Христианам трудно расслышать эту музыку чуда, еще труднее реализовать призыв Христа. Они охотнее слушают «разумные» речи Великого Инквизитора. И все же есть святые, есть и философы, дерзнувшие понять чудо как норму. Проблематичное для гордыни Лиотара никогда не было таковым для русского философа Николая Федорова. У Федорова не только стрелы летают и посох расцветает, у Федорова масштабы самые большие: воскресить мертвых здесь и сейчас, стать, действительно, соработником Бога на этой земле. Бог стал человеком, чтобы человек стал Богом. Нужно уже сейчас воскресить мертвых.

Сегодня распространено два взгляда на историю.

Катастрофический: Закат Европы уже свершился, надежды на Воскресение нет.

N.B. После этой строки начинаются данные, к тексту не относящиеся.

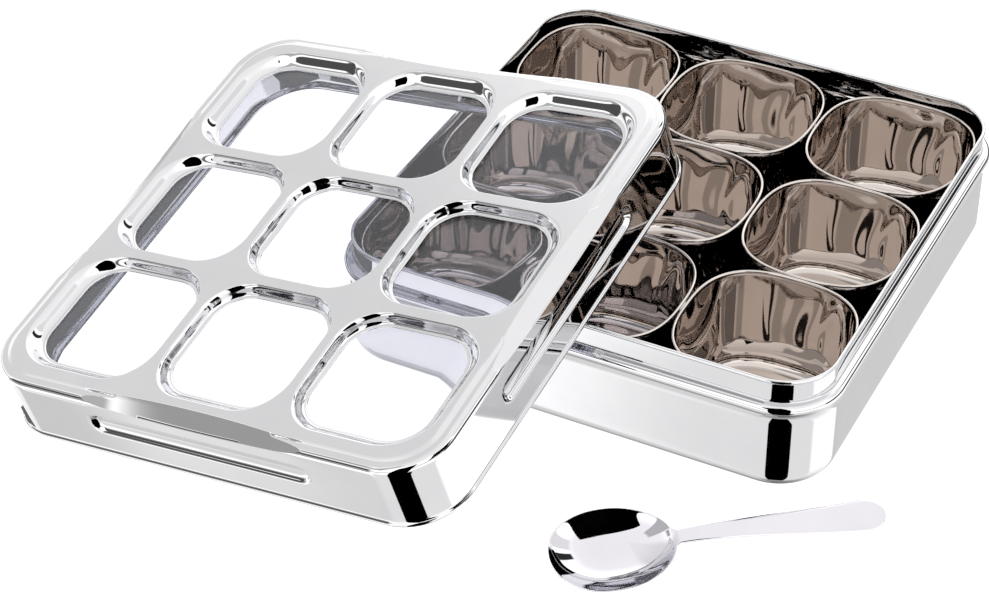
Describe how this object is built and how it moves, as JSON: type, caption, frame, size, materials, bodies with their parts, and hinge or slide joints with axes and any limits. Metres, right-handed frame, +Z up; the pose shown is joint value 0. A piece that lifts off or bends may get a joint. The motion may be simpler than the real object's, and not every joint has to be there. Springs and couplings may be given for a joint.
{
  "type": "spice box",
  "caption": "Square stainless steel spice box with loose square cups, a pressed lid with rounded windows over a clear sheet, and a spoon.",
  "frame": {"origin": "centre of the box's underside, on the table", "axes": "+Z up, +Y towards the back of the box, +X to the right; the lid leans on the front left, and the spoon lies in front"},
  "size_m": [0.3717, 0.3605, 0.1109],
  "materials": {
    "box_steel": "mirror-polished stainless steel, pressed sheet",
    "cup_steel": "mirror-polished stainless steel, pressed sheet, faintly warmer inside",
    "lid_steel": "mirror-polished stainless steel, pressed sheet",
    "clear_sheet": "clear flat plastic sheet, polished both sides",
    "spoon_steel": "mirror-polished stainless steel, stamped sheet"
  },
  "bodies": {
    "box": {"box_body": "box_steel"},
    "cup_front_left": {"cup_front_left": "cup_steel"},
    "cup_front_middle": {"cup_front_middle": "cup_steel"},
    "cup_front_right": {"cup_front_right": "cup_steel"},
    "cup_mid_left": {"cup_mid_left": "cup_steel"},
    "cup_middle": {"cup_middle": "cup_steel"},
    "cup_mid_right": {"cup_mid_right": "cup_steel"},
    "cup_back_left": {"cup_back_left": "cup_steel"},
    "cup_back_middle": {"cup_back_middle": "cup_steel"},
    "cup_back_right": {"cup_back_right": "cup_steel"},
    "lid": {"lid_frame": "lid_steel", "lid_clear_sheet": "clear_sheet"},
    "spoon": {"spoon": "spoon_steel"}
  },
  "joints": [
    {"name": "cup_front_left_lift", "type": "slide", "parent": "box", "child": "cup_front_left", "axis": [0, 0, 1], "range_m": [0, 0.011]},
    {"name": "cup_front_middle_lift", "type": "slide", "parent": "box", "child": "cup_front_middle", "axis": [0, 0, 1], "range_m": [0, 0.006]},
    {"name": "cup_front_right_lift", "type": "slide", "parent": "box", "child": "cup_front_right", "axis": [0, 0, 1], "range_m": [0, 0.065]},
    {"name": "cup_mid_left_lift", "type": "slide", "parent": "box", "child": "cup_mid_left", "axis": [0, 0, 1], "range_m": [0, 0.006]},
    {"name": "cup_middle_lift", "type": "slide", "parent": "box", "child": "cup_middle", "axis": [0, 0, 1], "range_m": [0, 0.018]},
    {"name": "cup_mid_right_lift", "type": "slide", "parent": "box", "child": "cup_mid_right", "axis": [0, 0, 1], "range_m": [0, 0.065]},
    {"name": "cup_back_left_lift", "type": "slide", "parent": "box", "child": "cup_back_left", "axis": [0, 0, 1], "range_m": [0, 0.065]},
    {"name": "cup_back_middle_lift", "type": "slide", "parent": "box", "child": "cup_back_middle", "axis": [0, 0, 1], "range_m": [0, 0.065]},
    {"name": "cup_back_right_lift", "type": "slide", "parent": "box", "child": "cup_back_right", "axis": [0, 0, 1], "range_m": [0, 0.065]},
    {"name": "lid_lift", "type": "slide", "parent": "box", "child": "lid", "axis": [0, 0, 1], "range_m": [0, 0.15]},
    {"name": "spoon_lift", "type": "slide", "parent": "box", "child": "spoon", "axis": [0, 0, 1], "range_m": [0, 0.1]}
  ]
}
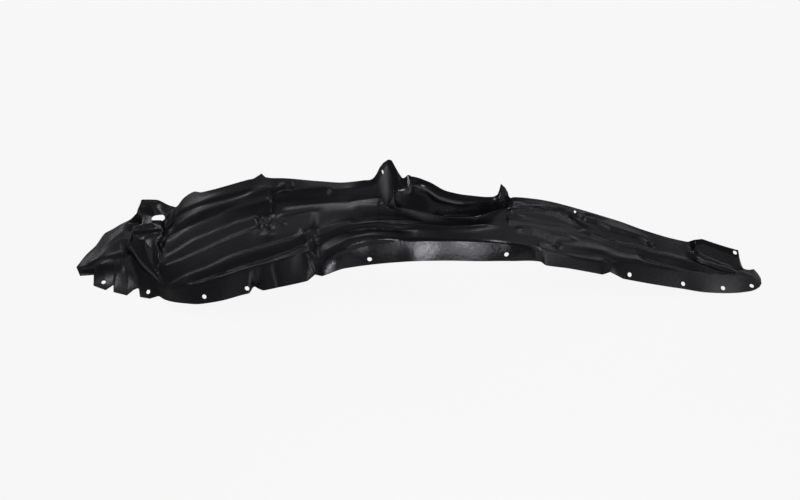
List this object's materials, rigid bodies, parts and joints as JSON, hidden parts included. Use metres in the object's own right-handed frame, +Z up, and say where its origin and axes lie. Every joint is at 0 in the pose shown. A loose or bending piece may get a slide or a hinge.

Грядет культурное, моральное и физическое уничтожение человечества, которое и сейчас превращено в заложника у атомной бомбы.

Постисторический: «спокойный» апокалипсис. Люди уже не рождаются и не умирают. Всё стало безразличным, нереальным, мертвым. ·

Николай Федоров предлагает выход из тупика: не ждать ни первого (катастрофического) апокалипсиса, ни второго, парализующего, а предотвратить Суд Божий, обожившись. Федоров предлагает победить смерть творческим апокалипсисом, Воскресением, которое должно совершаться сейчас и здесь. Только способ Воскресения странный — научный. Здесь Федоров — утопист и имманентист. Федоровская вера в «человеческое, слишком человеческое» выглядит сегодня как кич. Но и этот кич может быть понят по-постмодернистски, тогда это будет оправданный, «окультуренный» кич, кич с «крылышками», с дыханием, с «аурой».